The earliest scenes are both the wettest and the driest. Three wagons slowly cross a river. Then they clean their dishes in the gurgling water. After resting, they press on, in a journey to who knows where. There’s no exposition and less action. The characters’ faces are hard to see and their words are hard to hear; I actually had to plug in my headphones to hear the dialogue because the audio on the DVD was so faint through my computer’s speakers without them. This is surely the portion of the film that inspired Dan Kois’ controversial “Eating Your Cultural Vegetables” piece in The New York Times, and led him to describe the movie as “closed off and stubborn as the devout settlers who populate it.” This sequence certainly is.
If you stick with the film, though, the prologue’s importance becomes clearer. The river crossing looked uneventful, but it was also the last time any of the characters saw water. The wagons, led by a big-talking, big-bearded huckster named Stephen Meek (Bruce Greenwood), have gotten themselves lost. If they don’t find their way back to a river soon, they’ll be in serious trouble. Meek, who’s supposed to be in charge, doesn’t seem all that reliable.
As one character notes, Meek could be “ignorant” or “just plain evil.” It’s hard to say, which suggests he may intended as an allegorical stand-in for George W. Bush, another overconfident cowboy who led some naive and foolishly trusting people into uncharted territory with similarly disastrous results.

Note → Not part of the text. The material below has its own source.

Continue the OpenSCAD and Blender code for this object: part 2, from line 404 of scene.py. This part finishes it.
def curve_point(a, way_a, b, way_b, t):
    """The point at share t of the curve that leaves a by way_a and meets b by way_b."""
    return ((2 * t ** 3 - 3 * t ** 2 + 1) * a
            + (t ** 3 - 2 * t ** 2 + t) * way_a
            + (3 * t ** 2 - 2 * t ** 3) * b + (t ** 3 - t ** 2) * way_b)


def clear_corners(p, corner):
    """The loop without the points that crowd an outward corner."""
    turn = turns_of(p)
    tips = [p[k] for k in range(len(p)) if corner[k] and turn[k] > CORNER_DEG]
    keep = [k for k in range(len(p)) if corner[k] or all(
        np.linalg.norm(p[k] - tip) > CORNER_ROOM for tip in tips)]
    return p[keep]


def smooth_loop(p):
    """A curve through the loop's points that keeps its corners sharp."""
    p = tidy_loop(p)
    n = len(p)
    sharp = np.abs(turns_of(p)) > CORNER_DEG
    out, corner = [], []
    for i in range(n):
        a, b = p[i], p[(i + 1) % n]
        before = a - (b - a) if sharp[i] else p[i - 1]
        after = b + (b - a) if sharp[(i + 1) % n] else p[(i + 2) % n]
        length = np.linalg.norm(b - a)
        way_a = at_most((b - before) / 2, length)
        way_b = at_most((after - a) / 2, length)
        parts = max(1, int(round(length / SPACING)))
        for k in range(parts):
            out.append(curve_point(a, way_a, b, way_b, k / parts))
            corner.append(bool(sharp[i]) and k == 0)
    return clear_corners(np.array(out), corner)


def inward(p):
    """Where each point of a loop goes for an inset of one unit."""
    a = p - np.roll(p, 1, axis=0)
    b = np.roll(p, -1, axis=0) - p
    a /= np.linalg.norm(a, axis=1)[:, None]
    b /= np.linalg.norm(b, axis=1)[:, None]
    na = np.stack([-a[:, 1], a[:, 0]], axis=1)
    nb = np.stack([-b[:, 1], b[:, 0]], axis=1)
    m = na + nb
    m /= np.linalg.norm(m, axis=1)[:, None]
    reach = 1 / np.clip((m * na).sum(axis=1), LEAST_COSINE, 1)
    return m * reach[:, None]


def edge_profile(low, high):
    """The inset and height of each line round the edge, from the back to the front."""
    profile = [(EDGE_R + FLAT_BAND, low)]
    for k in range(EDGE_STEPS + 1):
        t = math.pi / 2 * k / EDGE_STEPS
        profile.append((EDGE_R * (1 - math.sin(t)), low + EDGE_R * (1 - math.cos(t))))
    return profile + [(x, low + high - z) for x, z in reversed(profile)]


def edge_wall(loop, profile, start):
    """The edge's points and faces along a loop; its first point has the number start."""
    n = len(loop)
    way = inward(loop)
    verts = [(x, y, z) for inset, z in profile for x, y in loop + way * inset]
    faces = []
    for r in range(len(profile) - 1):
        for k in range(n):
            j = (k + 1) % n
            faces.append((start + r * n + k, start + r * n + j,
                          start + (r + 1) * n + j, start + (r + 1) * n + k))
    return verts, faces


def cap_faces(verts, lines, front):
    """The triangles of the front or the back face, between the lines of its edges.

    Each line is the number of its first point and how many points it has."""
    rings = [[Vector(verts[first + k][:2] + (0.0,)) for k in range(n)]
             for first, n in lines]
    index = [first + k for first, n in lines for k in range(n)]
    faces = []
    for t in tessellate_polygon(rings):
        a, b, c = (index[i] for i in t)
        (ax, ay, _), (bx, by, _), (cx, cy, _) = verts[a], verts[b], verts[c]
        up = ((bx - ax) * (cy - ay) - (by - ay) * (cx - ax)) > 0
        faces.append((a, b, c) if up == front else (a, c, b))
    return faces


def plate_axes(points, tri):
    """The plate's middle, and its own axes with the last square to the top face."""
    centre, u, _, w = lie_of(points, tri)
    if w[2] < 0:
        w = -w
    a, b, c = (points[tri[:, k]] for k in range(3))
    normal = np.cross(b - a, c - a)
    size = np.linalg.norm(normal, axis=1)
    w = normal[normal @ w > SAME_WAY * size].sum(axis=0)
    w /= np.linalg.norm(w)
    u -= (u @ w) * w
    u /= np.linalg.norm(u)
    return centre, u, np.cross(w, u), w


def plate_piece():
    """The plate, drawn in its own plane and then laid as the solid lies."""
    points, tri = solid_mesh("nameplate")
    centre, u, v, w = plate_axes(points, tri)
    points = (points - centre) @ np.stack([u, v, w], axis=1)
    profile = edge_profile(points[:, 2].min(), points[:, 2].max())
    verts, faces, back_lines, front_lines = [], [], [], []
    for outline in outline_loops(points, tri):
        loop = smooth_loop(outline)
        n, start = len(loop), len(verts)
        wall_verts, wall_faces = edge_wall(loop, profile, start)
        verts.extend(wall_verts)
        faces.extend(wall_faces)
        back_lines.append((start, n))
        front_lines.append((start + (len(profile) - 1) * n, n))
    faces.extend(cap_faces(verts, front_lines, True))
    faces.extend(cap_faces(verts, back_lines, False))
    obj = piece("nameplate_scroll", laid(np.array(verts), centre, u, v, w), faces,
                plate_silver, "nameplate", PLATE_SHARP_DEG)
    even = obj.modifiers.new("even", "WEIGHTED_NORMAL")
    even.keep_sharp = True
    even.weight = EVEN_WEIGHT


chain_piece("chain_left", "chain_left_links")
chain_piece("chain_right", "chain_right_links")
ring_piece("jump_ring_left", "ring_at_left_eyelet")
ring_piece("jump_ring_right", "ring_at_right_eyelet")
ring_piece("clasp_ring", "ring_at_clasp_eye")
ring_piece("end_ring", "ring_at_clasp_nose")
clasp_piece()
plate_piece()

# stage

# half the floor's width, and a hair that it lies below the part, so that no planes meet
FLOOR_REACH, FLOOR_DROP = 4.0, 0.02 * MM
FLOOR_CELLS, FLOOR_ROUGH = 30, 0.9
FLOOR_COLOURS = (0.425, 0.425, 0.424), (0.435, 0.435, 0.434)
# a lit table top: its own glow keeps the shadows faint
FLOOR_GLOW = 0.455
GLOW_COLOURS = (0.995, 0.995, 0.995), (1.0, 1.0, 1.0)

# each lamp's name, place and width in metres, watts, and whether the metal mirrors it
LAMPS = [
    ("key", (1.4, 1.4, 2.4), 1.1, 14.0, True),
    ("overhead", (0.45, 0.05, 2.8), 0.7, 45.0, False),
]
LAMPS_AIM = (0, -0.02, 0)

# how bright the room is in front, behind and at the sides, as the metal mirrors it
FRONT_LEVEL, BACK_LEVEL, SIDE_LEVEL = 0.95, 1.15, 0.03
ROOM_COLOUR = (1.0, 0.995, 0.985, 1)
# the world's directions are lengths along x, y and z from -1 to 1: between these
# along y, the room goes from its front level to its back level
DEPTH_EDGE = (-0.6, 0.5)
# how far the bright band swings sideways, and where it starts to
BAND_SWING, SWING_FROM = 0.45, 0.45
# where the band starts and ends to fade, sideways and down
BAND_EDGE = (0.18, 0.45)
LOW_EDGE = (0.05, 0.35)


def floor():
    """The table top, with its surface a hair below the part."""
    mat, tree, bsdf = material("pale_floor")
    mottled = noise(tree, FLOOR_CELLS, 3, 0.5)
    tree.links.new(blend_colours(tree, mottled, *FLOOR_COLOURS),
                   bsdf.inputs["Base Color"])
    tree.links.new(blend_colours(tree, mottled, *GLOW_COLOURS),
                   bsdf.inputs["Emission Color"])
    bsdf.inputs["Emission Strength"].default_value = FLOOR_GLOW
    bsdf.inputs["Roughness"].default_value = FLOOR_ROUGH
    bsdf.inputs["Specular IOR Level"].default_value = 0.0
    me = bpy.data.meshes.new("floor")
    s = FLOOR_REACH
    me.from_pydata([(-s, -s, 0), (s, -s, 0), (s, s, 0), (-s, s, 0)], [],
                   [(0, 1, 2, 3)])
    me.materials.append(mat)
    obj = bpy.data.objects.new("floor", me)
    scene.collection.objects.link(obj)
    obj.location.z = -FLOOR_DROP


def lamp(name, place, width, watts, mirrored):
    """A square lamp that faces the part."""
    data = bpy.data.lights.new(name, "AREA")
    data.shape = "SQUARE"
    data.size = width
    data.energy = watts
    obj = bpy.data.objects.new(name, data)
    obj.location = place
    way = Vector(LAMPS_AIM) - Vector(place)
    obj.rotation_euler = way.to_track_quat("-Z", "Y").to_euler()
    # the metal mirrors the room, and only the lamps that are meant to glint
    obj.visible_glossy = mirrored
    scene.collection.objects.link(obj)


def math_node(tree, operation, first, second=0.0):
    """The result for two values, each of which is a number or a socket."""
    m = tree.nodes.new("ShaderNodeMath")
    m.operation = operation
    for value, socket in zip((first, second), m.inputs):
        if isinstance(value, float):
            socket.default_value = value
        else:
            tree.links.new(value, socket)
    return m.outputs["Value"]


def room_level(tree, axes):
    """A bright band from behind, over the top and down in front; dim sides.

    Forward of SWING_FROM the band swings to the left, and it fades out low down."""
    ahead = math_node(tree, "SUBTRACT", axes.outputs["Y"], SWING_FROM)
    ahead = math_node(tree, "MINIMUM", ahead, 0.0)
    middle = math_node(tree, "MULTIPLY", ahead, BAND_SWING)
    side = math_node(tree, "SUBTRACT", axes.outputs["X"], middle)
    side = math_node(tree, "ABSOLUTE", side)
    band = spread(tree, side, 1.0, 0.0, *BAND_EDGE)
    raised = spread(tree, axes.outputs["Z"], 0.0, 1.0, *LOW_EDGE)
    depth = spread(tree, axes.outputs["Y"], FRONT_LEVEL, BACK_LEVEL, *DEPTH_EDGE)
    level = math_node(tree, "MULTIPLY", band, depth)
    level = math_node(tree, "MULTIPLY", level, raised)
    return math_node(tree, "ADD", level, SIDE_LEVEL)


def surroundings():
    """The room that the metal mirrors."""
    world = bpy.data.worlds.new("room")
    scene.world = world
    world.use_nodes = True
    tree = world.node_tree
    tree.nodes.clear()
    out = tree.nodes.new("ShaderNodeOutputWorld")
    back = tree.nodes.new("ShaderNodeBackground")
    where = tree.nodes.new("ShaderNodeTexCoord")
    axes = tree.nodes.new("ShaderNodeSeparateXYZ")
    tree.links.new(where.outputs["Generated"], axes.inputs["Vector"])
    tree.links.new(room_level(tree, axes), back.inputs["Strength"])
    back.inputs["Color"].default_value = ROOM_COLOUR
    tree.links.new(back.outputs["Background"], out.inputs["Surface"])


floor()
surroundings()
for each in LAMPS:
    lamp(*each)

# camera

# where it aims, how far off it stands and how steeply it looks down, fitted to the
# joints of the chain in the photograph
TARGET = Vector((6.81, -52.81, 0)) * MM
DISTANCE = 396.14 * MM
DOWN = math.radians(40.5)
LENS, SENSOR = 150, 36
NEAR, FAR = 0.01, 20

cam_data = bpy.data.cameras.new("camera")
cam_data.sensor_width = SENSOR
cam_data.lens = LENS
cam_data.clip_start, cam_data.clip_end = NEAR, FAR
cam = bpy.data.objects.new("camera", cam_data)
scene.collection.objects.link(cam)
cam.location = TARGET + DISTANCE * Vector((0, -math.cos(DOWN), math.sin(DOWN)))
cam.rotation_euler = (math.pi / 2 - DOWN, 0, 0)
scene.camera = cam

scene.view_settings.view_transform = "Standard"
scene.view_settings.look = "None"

And Greenwood is terrific in the role, though he may not receive the Oscar nomination he deserves for no other reason than he’s so completely unrecognizable behind a wall of facial hair and a frontier accent that voters may not recognize him. They’ll surely recognize Michelle Williams, also good as the strongest and most independent of the three wives on the wagon train. Reichardt’s focus on the women’s perspective of this doomed expedition and her curiosity about their daily lives of chores and toil is another way in which the film diverges from traditional Western narratives.
That’s supposing that “Meek’s Cutoff” has a narrative, Western or otherwise, at all. At times, it feels like it doesn’t. The only break in the monotony of the trudge through the Oregon scrub is the addition of a captured Native American (Rod Rondeaux) to the brigade. As the water supply dwindles and civility amongst the emigrants breaks down, identifying the native’s mysterious motives becomes yet another source of tension. In a quiet way, this is a devastating ticking clock movie. Every time the settlers stop for a drink or bicker amongst themselves about whether to follow the native or Meek they’re one step closer to death. By the end of the film, the desperation in their faces and their voices is absolutely haunting.

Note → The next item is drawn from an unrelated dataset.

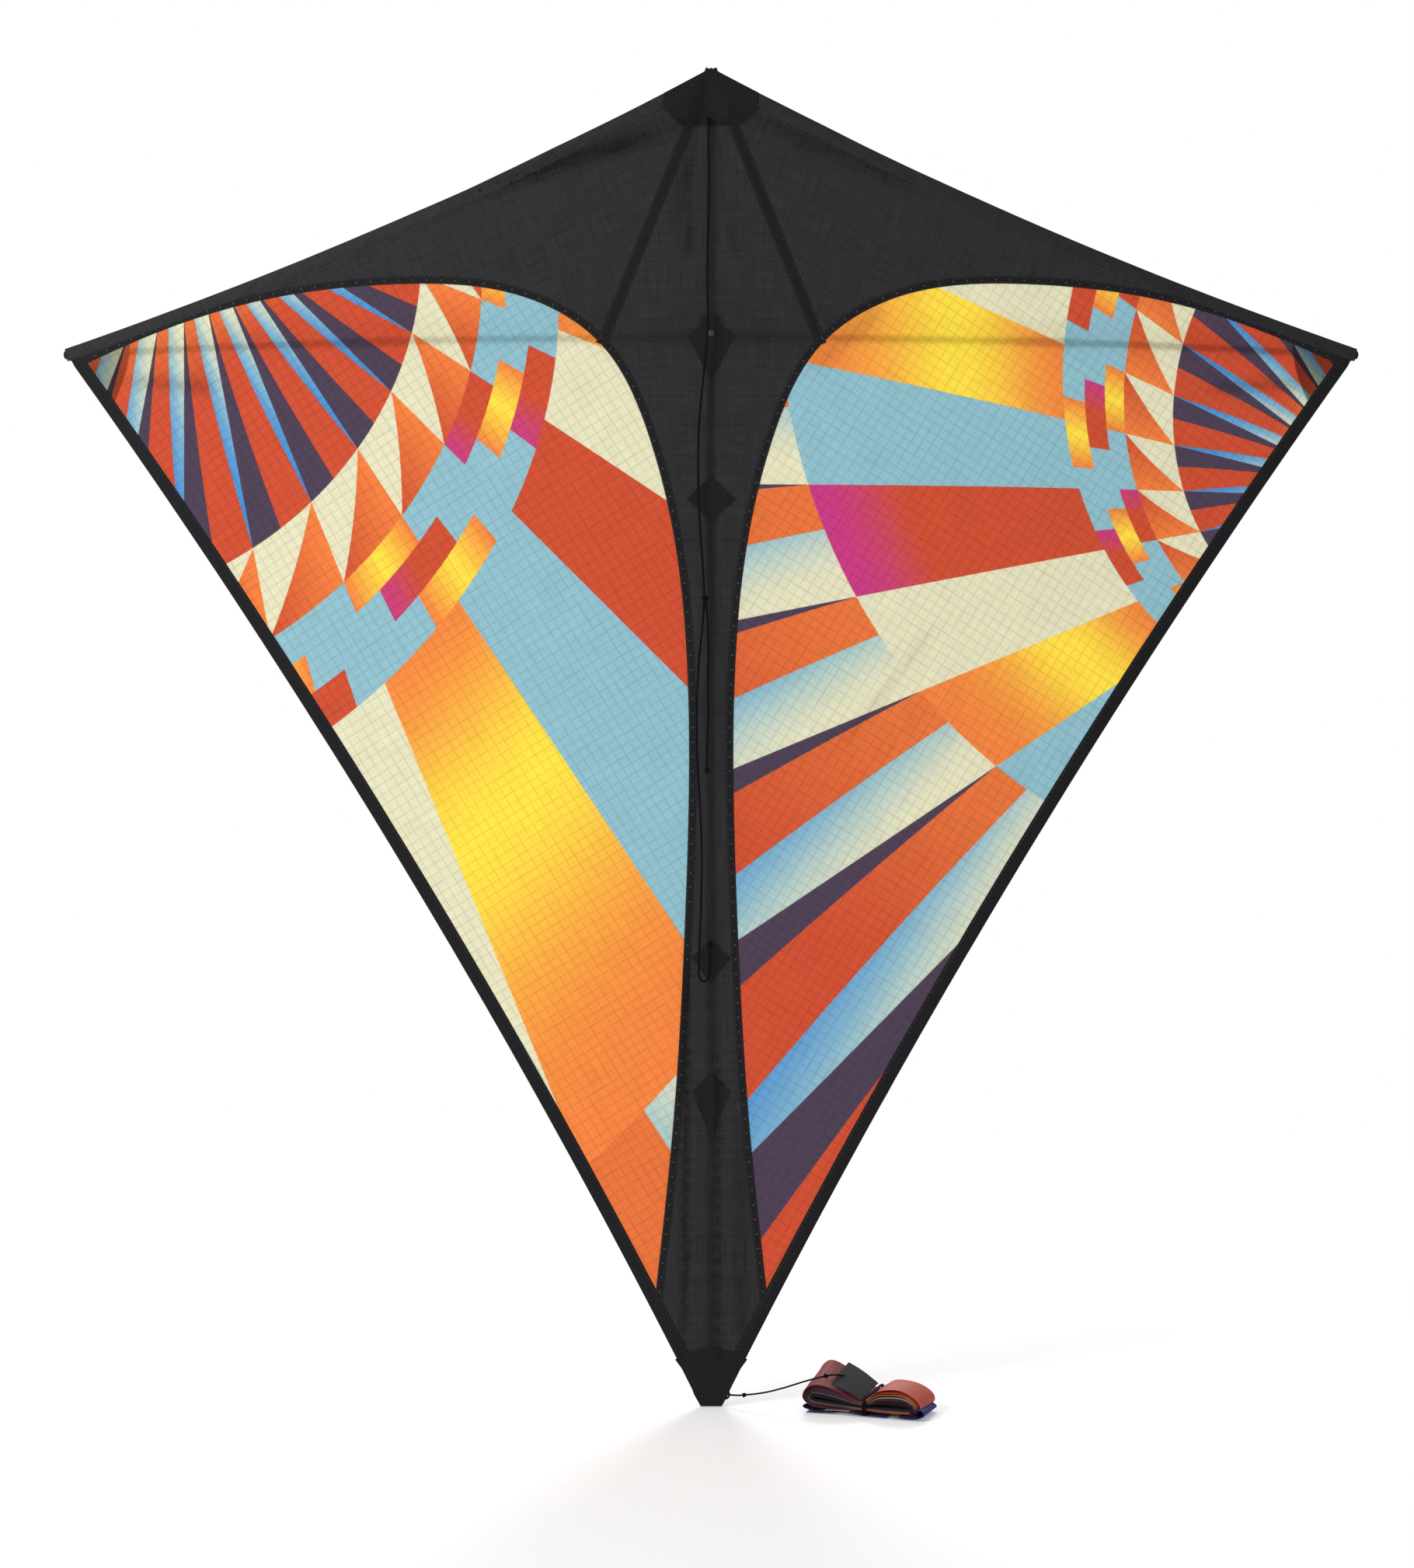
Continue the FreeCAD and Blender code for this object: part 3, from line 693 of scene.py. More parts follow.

That said, even though I disagree strongly that watching this movie is an unpleasant experience akin to eating your vegetables, “Meek’s Cutoff” isn’t quite as successful as Reichardt’s last two efforts, “Old Joy” and “Wendy and Lucy.” I was particularly unsatisfied by her choice of endings — although, according to this Village Voice interview with the director, it wasn’t a choice at all, but rather an economic necessity of a budget that ran out before shooting was completed. I don’t know what Reichardt’s original ending was, but I’m sure it would have been better than the one that was forced upon her, in which one person in the group says and does something completely out of character, and another performs an action that is open to a variety of equally unrewarding interpretations. The conclusion’s ambiguity leaves you with the feeling that going on this journey with these characters was a huge mistake. Admittedly, that may have been Reichardt’s point.
Could Get Oscar Nominated For: Best Supporting Actor (Bruce Greenwood)
Chances of Making My Top Ten: Slightly better than the emigrants’ chances of finding water with Meek.
It Might Make Your Top Ten List If: you dig revisionist Westerns; you’re a big fan of Reichardt’s previous films; you miss playing “Oregon Trail” on your Apple II.